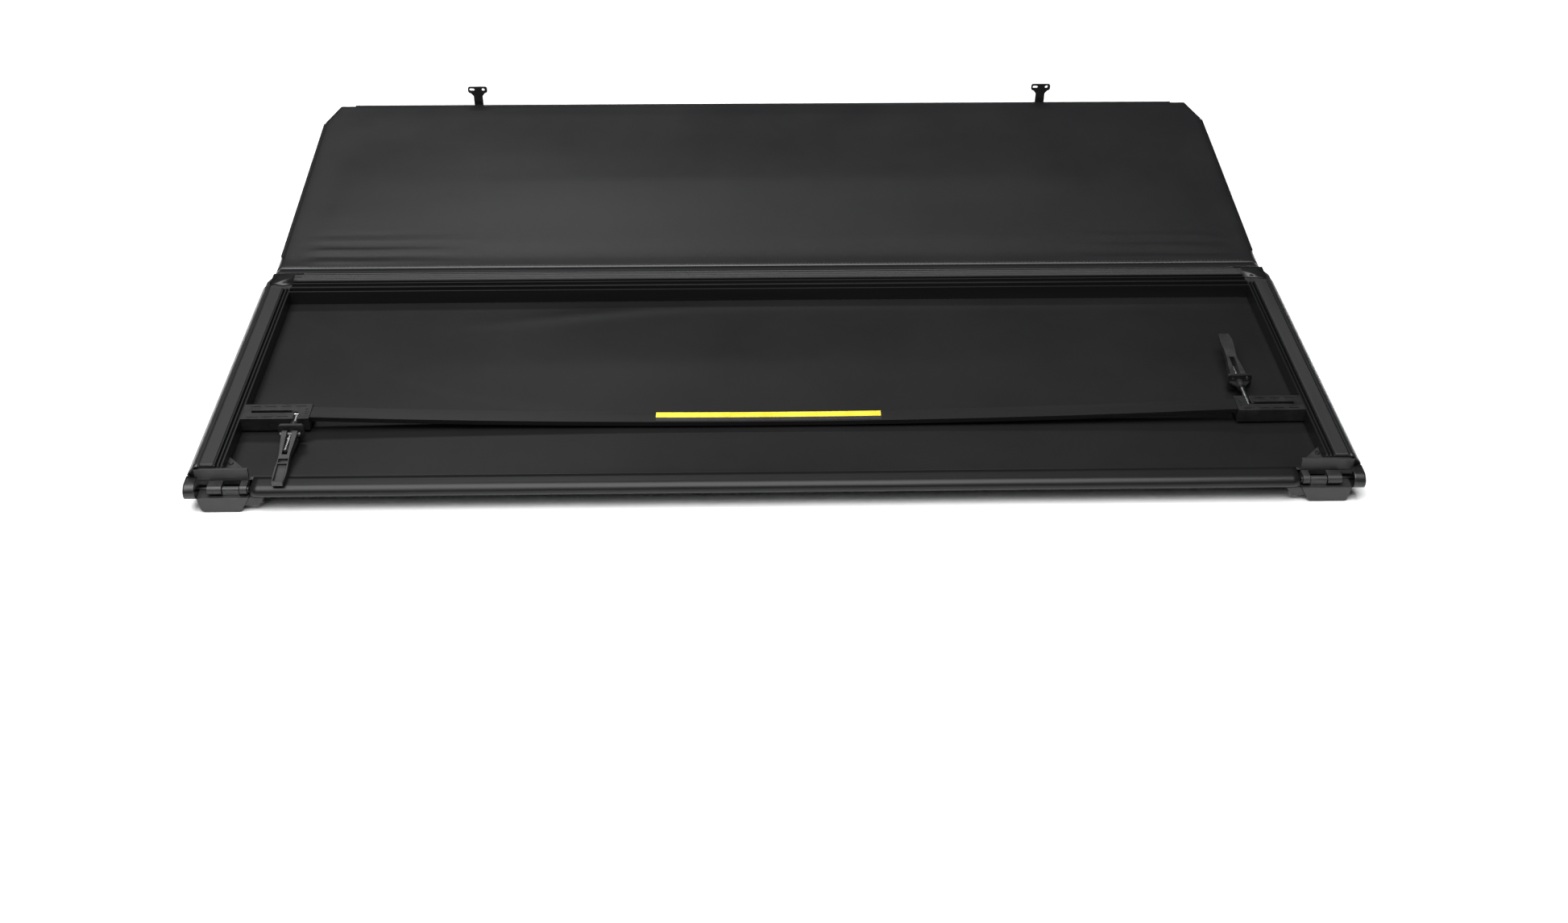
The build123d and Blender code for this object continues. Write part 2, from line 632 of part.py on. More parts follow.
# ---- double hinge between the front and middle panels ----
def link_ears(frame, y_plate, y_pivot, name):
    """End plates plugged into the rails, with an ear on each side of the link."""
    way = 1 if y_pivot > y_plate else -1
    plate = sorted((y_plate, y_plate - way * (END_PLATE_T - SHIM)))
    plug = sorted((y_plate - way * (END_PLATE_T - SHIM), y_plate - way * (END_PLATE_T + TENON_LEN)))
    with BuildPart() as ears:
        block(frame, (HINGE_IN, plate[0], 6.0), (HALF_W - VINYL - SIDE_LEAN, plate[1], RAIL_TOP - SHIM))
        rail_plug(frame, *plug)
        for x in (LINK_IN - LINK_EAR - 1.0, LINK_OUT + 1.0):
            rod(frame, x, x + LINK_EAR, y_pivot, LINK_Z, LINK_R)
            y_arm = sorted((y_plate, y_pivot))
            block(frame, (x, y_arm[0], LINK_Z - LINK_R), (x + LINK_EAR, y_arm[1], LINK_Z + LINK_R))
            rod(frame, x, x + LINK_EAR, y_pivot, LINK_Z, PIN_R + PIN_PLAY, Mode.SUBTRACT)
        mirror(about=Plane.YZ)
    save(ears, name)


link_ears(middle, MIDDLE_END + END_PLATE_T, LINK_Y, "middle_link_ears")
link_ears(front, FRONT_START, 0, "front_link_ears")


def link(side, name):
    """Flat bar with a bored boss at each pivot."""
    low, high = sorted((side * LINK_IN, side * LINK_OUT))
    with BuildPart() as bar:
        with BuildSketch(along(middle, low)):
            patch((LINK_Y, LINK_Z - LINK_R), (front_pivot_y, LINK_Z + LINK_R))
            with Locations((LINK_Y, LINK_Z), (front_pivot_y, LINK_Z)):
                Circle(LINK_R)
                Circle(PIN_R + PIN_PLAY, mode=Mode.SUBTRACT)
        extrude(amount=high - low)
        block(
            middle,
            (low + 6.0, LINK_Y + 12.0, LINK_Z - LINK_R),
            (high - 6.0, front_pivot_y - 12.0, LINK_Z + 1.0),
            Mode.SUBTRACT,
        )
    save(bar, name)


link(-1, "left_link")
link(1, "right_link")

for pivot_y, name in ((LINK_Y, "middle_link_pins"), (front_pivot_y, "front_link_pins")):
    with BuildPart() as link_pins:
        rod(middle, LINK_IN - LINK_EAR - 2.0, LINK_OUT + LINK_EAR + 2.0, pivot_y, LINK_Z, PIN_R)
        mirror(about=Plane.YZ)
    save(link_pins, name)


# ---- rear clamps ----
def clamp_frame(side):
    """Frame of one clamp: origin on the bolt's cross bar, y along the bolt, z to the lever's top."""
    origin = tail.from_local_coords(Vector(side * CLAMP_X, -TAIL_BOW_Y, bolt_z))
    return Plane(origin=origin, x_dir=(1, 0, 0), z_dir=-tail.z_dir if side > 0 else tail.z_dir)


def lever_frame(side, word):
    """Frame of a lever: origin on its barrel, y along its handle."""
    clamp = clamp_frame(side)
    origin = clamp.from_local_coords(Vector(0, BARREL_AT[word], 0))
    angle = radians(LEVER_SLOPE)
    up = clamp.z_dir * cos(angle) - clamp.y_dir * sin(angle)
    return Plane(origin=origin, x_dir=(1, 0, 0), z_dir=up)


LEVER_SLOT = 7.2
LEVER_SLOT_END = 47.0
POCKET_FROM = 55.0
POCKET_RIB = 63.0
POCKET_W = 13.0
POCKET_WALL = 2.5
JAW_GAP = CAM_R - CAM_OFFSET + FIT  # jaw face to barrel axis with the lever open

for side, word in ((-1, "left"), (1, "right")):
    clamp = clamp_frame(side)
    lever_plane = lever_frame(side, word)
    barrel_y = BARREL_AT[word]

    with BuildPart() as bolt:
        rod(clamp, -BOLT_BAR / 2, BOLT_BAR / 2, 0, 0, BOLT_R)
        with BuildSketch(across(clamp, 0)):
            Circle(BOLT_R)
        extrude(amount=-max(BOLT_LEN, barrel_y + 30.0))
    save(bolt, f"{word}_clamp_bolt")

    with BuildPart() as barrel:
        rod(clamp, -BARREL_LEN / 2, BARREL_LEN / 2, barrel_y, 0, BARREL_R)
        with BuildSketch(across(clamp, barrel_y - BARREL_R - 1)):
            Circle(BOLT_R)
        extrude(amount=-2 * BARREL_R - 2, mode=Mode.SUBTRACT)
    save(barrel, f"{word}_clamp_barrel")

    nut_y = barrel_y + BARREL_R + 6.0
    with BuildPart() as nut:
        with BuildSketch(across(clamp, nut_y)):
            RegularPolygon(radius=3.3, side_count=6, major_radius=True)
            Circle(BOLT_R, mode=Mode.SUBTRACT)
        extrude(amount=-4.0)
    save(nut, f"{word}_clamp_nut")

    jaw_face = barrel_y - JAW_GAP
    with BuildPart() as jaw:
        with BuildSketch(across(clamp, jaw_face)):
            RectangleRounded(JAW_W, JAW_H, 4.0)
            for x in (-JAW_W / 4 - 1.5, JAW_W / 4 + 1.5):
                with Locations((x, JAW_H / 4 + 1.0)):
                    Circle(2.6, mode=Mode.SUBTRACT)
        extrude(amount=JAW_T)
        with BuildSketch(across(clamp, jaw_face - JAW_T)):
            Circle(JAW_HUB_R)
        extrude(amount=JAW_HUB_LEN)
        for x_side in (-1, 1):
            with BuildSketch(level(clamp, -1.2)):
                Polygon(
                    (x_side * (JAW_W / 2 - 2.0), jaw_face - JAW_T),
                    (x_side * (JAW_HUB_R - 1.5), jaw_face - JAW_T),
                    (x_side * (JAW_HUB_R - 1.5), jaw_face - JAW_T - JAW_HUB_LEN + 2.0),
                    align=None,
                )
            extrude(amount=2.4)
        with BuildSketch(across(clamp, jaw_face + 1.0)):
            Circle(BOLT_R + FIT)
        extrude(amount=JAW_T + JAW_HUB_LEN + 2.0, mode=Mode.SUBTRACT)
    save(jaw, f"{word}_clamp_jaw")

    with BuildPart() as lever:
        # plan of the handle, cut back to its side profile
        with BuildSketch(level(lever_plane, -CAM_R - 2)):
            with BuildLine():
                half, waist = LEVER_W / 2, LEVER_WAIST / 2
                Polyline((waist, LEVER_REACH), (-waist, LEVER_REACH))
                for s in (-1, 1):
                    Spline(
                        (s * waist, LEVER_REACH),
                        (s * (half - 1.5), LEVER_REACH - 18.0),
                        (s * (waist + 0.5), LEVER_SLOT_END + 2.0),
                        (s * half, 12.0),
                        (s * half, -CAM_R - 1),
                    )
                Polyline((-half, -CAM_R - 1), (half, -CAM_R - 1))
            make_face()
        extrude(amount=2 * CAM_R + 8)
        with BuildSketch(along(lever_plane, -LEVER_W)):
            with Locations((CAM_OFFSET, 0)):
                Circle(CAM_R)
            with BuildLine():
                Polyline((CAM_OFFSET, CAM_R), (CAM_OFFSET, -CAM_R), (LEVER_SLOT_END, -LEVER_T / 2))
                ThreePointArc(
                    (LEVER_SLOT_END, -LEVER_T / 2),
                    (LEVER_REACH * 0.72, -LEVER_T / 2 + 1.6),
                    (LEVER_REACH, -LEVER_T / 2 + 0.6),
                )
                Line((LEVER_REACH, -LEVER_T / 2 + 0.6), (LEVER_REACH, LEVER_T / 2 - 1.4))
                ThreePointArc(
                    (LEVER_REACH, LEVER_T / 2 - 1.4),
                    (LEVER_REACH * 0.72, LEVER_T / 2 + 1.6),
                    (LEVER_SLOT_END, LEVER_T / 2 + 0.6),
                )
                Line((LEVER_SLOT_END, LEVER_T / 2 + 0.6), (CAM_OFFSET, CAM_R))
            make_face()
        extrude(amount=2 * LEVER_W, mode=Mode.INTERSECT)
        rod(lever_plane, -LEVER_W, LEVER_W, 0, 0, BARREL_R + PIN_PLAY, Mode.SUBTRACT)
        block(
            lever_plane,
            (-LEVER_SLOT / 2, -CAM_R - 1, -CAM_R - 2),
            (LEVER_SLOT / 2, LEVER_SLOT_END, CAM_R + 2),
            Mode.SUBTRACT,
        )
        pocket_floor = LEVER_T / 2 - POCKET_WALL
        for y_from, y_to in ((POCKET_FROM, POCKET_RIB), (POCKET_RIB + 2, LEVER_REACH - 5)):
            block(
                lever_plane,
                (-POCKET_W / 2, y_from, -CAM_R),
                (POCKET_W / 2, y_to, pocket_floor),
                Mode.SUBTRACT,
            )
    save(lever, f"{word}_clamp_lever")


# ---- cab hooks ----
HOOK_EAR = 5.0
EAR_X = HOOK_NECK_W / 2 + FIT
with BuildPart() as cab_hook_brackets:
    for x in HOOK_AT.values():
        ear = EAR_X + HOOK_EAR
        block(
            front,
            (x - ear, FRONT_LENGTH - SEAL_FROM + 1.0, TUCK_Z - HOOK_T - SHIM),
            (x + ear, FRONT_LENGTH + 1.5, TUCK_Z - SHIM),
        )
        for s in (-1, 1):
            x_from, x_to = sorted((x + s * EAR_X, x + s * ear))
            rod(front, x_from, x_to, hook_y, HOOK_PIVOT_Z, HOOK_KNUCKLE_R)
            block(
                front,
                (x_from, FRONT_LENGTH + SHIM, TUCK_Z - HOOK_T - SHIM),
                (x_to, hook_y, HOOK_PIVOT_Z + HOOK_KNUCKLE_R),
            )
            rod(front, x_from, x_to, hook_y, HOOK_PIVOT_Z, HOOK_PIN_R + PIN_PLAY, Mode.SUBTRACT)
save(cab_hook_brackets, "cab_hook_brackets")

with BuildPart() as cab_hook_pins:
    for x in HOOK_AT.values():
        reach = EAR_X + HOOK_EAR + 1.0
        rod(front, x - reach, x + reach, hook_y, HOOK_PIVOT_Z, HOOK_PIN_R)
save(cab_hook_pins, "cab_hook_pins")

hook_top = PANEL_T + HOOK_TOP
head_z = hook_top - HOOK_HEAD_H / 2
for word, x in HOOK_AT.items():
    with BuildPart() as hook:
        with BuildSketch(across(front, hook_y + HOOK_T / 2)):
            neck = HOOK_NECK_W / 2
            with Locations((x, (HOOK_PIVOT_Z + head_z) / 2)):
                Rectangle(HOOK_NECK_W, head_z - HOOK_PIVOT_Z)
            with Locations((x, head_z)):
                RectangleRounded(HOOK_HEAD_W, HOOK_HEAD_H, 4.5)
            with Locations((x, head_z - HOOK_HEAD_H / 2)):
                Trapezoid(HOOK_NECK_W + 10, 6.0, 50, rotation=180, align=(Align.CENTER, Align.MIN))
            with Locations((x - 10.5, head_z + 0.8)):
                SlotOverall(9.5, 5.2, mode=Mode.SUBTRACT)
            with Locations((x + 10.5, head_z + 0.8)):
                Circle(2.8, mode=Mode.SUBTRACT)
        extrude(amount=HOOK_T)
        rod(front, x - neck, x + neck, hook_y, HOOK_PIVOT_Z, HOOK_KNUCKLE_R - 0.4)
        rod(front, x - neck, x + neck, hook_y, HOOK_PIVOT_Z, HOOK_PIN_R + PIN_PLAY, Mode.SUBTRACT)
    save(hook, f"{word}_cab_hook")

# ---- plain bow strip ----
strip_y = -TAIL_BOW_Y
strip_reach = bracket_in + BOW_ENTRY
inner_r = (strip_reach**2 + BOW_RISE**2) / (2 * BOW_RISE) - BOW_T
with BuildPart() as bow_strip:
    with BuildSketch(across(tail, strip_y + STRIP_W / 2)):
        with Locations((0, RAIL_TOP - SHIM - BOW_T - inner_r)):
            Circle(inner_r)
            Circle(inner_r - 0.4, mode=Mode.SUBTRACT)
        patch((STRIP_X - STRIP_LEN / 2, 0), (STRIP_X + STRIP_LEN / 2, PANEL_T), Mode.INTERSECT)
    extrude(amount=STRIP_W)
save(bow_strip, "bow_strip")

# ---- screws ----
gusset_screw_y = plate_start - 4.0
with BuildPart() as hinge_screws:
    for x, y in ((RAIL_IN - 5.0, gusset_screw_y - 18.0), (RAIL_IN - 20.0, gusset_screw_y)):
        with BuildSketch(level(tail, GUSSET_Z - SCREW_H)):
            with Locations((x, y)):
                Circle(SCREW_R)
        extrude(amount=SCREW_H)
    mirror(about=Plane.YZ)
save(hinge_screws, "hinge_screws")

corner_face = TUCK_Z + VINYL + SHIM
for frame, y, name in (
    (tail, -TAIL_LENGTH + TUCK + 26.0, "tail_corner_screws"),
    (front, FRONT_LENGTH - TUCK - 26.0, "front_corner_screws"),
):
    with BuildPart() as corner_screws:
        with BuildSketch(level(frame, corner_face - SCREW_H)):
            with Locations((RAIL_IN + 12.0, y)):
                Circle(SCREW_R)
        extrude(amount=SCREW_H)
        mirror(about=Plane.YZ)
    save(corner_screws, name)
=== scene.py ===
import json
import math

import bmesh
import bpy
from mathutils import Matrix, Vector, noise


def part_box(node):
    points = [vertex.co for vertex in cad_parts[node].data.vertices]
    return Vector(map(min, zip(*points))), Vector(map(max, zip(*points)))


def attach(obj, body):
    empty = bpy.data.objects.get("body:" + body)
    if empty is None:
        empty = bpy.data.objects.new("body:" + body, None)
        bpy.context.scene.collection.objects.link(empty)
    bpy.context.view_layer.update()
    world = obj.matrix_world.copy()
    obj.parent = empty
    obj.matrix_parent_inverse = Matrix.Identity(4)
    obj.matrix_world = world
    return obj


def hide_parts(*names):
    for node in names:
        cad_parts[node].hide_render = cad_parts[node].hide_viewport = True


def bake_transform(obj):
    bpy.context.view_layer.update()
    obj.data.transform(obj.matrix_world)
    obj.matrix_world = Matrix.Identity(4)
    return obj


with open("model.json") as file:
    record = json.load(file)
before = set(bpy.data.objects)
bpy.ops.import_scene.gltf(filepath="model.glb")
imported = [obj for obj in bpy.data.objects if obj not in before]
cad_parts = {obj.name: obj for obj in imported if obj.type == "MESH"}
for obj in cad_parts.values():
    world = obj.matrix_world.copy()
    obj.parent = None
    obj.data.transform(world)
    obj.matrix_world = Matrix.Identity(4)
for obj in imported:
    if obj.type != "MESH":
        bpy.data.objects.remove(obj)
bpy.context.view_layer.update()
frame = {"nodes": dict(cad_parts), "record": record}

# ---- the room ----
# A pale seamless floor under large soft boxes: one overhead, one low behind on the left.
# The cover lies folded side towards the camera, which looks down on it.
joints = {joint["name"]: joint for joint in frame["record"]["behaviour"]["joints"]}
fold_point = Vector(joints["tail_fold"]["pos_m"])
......
• _AIM OF THE TASK_: Check each line above for the string "points" and show the ones that have it.

• _COMPLETE ANSWER_:
    points = [vertex.co for vertex in cad_parts[node].data.vertices]
    return Vector(map(min, zip(*points))), Vector(map(max, zip(*points)))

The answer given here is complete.